**DATASET SECTION**
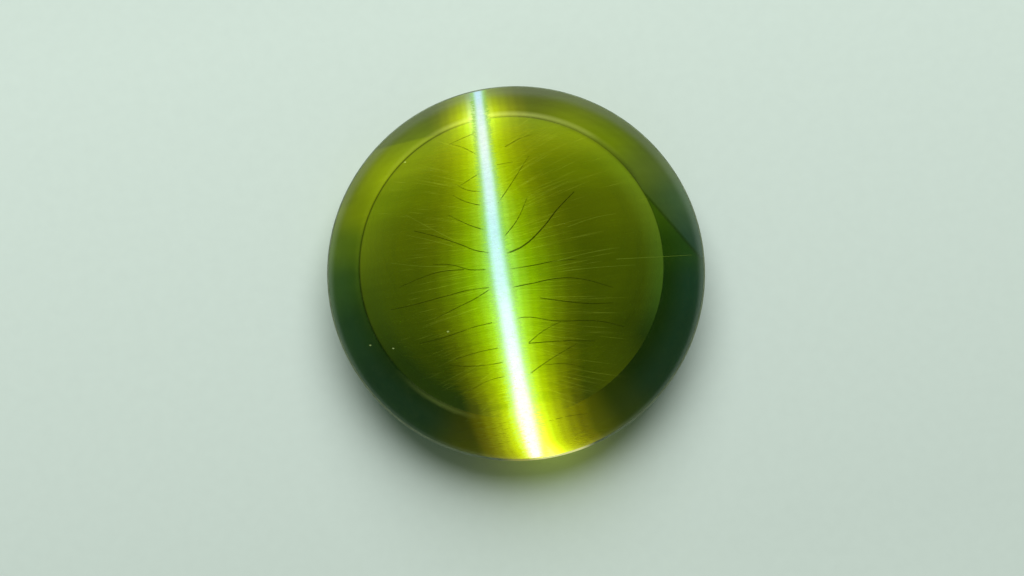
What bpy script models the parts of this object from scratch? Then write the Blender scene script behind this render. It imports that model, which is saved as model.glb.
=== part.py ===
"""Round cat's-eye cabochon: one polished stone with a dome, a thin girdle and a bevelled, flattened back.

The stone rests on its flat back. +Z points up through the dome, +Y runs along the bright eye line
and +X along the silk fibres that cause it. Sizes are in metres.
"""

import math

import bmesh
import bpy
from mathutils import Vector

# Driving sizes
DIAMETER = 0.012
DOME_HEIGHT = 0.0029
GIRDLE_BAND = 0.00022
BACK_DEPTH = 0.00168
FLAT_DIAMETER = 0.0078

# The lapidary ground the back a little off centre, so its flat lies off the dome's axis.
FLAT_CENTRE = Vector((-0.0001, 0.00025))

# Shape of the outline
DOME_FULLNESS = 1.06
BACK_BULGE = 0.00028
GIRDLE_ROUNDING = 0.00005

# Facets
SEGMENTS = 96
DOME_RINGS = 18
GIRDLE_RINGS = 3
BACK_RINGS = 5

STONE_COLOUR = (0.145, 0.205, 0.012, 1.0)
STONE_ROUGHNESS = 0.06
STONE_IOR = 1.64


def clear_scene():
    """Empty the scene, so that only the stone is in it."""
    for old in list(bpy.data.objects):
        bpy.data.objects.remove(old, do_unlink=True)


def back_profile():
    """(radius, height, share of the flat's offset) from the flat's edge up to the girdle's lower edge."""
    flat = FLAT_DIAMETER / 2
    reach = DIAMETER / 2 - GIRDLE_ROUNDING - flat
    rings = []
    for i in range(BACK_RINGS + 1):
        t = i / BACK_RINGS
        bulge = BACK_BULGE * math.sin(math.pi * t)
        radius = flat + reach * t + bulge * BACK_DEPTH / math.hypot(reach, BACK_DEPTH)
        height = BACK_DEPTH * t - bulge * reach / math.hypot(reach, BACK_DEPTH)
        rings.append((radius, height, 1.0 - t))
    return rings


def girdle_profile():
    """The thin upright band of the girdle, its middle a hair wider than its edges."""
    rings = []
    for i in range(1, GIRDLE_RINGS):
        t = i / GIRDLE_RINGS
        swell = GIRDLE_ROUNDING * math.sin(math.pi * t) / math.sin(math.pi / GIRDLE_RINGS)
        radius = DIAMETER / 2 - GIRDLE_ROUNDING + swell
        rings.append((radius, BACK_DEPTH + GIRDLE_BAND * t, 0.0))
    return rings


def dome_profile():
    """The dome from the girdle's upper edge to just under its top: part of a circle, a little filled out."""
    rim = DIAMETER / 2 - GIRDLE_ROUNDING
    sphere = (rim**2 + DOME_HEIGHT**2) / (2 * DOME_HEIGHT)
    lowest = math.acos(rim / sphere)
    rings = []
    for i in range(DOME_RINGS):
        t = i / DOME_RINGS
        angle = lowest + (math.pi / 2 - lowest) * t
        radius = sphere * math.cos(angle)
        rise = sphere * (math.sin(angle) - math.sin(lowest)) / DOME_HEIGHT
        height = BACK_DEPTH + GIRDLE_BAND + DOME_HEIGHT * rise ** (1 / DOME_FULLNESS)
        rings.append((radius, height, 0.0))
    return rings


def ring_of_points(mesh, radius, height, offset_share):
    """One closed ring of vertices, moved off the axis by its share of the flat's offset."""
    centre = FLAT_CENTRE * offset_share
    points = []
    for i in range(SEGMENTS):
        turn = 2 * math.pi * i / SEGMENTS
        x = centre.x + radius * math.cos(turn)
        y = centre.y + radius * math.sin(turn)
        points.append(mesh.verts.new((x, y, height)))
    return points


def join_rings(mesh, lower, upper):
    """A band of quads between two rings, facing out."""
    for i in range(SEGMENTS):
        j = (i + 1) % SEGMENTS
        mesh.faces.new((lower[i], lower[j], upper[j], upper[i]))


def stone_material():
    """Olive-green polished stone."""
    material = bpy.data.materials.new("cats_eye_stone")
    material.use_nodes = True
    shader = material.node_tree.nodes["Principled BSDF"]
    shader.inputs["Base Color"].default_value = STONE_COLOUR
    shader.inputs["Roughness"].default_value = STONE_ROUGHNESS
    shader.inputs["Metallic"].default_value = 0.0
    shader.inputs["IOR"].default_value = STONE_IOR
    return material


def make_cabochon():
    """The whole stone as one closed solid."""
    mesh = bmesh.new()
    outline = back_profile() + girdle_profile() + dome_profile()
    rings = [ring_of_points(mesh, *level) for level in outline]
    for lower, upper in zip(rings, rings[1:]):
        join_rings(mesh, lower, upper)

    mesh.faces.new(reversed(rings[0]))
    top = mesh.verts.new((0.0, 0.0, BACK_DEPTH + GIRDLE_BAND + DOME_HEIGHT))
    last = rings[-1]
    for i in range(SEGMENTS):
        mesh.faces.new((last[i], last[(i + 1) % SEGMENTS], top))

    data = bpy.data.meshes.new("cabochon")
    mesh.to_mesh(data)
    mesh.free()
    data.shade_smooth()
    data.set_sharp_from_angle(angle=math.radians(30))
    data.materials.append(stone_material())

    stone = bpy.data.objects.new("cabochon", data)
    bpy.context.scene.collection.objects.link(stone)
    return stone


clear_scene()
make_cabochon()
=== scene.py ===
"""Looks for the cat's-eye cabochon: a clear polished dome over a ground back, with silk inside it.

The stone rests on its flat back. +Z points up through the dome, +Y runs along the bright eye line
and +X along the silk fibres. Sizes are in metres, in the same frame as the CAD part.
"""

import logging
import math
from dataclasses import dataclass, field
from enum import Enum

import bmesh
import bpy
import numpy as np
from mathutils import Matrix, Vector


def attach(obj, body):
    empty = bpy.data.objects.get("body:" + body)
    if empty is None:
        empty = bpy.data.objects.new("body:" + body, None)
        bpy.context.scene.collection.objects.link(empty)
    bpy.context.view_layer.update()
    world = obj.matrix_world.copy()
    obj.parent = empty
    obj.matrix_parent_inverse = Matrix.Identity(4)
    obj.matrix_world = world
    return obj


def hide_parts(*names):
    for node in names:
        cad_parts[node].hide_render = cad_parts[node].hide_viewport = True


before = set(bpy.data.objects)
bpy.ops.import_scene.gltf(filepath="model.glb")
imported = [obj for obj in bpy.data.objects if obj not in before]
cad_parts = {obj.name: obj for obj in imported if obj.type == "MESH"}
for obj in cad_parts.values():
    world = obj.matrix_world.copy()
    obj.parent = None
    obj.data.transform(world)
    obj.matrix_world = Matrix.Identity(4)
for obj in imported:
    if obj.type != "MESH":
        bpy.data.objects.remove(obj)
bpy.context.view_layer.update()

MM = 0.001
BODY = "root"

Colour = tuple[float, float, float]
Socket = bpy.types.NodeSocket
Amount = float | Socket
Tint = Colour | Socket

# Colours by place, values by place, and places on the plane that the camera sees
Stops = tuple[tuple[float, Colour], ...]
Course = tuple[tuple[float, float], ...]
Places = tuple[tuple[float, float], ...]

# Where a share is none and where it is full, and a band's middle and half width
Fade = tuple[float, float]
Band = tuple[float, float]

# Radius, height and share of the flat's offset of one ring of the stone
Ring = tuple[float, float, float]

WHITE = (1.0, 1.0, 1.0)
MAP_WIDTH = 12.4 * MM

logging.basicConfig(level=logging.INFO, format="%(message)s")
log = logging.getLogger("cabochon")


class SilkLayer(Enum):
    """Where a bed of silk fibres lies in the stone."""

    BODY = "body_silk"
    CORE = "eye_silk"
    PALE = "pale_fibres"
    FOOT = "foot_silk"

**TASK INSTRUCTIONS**
Repeat exactly the lines above, starting with the line that contains "obj.parent = None" and ending with the last line, both included, and nothing else.

**ANSWER TO THE TASK**
    obj.parent = None
    obj.data.transform(world)
    obj.matrix_world = Matrix.Identity(4)
for obj in imported:
    if obj.type != "MESH":
        bpy.data.objects.remove(obj)
bpy.context.view_layer.update()

MM = 0.001
BODY = "root"

Colour = tuple[float, float, float]
Socket = bpy.types.NodeSocket
Amount = float | Socket
Tint = Colour | Socket

# Colours by place, values by place, and places on the plane that the camera sees
Stops = tuple[tuple[float, Colour], ...]
Course = tuple[tuple[float, float], ...]
Places = tuple[tuple[float, float], ...]

# Where a share is none and where it is full, and a band's middle and half width
Fade = tuple[float, float]
Band = tuple[float, float]

# Radius, height and share of the flat's offset of one ring of the stone
Ring = tuple[float, float, float]

WHITE = (1.0, 1.0, 1.0)
MAP_WIDTH = 12.4 * MM

logging.basicConfig(level=logging.INFO, format="%(message)s")
log = logging.getLogger("cabochon")


class SilkLayer(Enum):
    """Where a bed of silk fibres lies in the stone."""

    BODY = "body_silk"
    CORE = "eye_silk"
    PALE = "pale_fibres"
    FOOT = "foot_silk"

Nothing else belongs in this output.